⟨

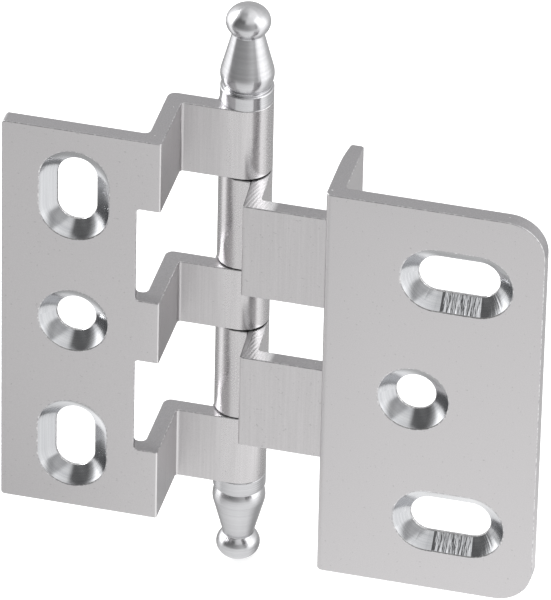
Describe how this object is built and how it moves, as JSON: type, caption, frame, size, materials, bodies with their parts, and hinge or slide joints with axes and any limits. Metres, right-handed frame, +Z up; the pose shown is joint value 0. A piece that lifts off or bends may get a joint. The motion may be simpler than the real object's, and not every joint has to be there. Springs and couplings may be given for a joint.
{
  "type": "butt hinge",
  "caption": "Cranked butt hinge: countersunk leaves, one wrapping a door's edge, rolled knuckles and turned ball finials on a fixed pin.",
  "frame": {"origin": "axis of the frame leaf's middle screw hole, on the back face that lies against the frame", "axes": "+X from the frame leaf to the door leaf, +Y from the screw heads into what the leaves are screwed to, +Z up along the pin"},
  "size_m": [0.0865, 0.0268, 0.1032],
  "materials": {
    "leaf_steel": "dull satin chrome plate",
    "pin_steel": "drawn wire",
    "finial_chrome": "turned and polished, chrome plate"
  },
  "bodies": {
    "frame": {"frame_leaf": "leaf_steel", "hinge_pin": "pin_steel", "top_finial": "finial_chrome", "bottom_finial": "finial_chrome"},
    "door": {"door_leaf": "leaf_steel"}
  },
  "joints": [
    {"name": "leaf_hinge", "type": "hinge", "parent": "frame", "child": "door", "pos_m": [0.02295, 0.0137, 0], "axis": [0, 0, 1], "range_deg": [-90, 180]}
  ]
}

⟩

YOUR OBJECTIVE – Print again each line of the listing above, exactly as it appears.

COMPLETE ANSWER –
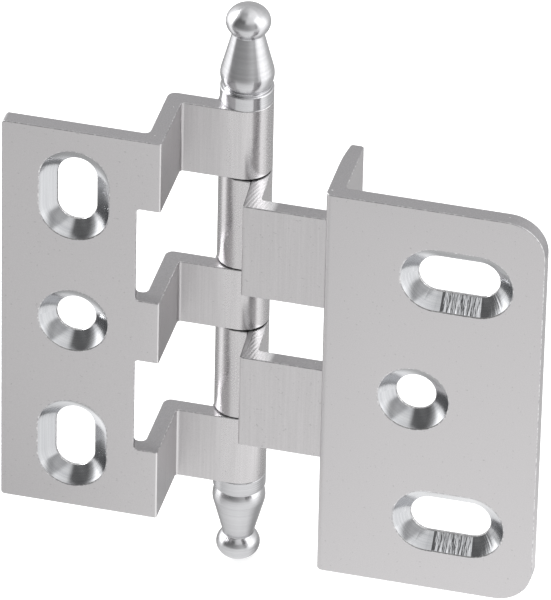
Describe how this object is built and how it moves, as JSON: type, caption, frame, size, materials, bodies with their parts, and hinge or slide joints with axes and any limits. Metres, right-handed frame, +Z up; the pose shown is joint value 0. A piece that lifts off or bends may get a joint. The motion may be simpler than the real object's, and not every joint has to be there. Springs and couplings may be given for a joint.
{
  "type": "butt hinge",
  "caption": "Cranked butt hinge: countersunk leaves, one wrapping a door's edge, rolled knuckles and turned ball finials on a fixed pin.",
  "frame": {"origin": "axis of the frame leaf's middle screw hole, on the back face that lies against the frame", "axes": "+X from the frame leaf to the door leaf, +Y from the screw heads into what the leaves are screwed to, +Z up along the pin"},
  "size_m": [0.0865, 0.0268, 0.1032],
  "materials": {
    "leaf_steel": "dull satin chrome plate",
    "pin_steel": "drawn wire",
    "finial_chrome": "turned and polished, chrome plate"
  },
  "bodies": {
    "frame": {"frame_leaf": "leaf_steel", "hinge_pin": "pin_steel", "top_finial": "finial_chrome", "bottom_finial": "finial_chrome"},
    "door": {"door_leaf": "leaf_steel"}
  },
  "joints": [
    {"name": "leaf_hinge", "type": "hinge", "parent": "frame", "child": "door", "pos_m": [0.02295, 0.0137, 0], "axis": [0, 0, 1], "range_deg": [-90, 180]}
  ]
}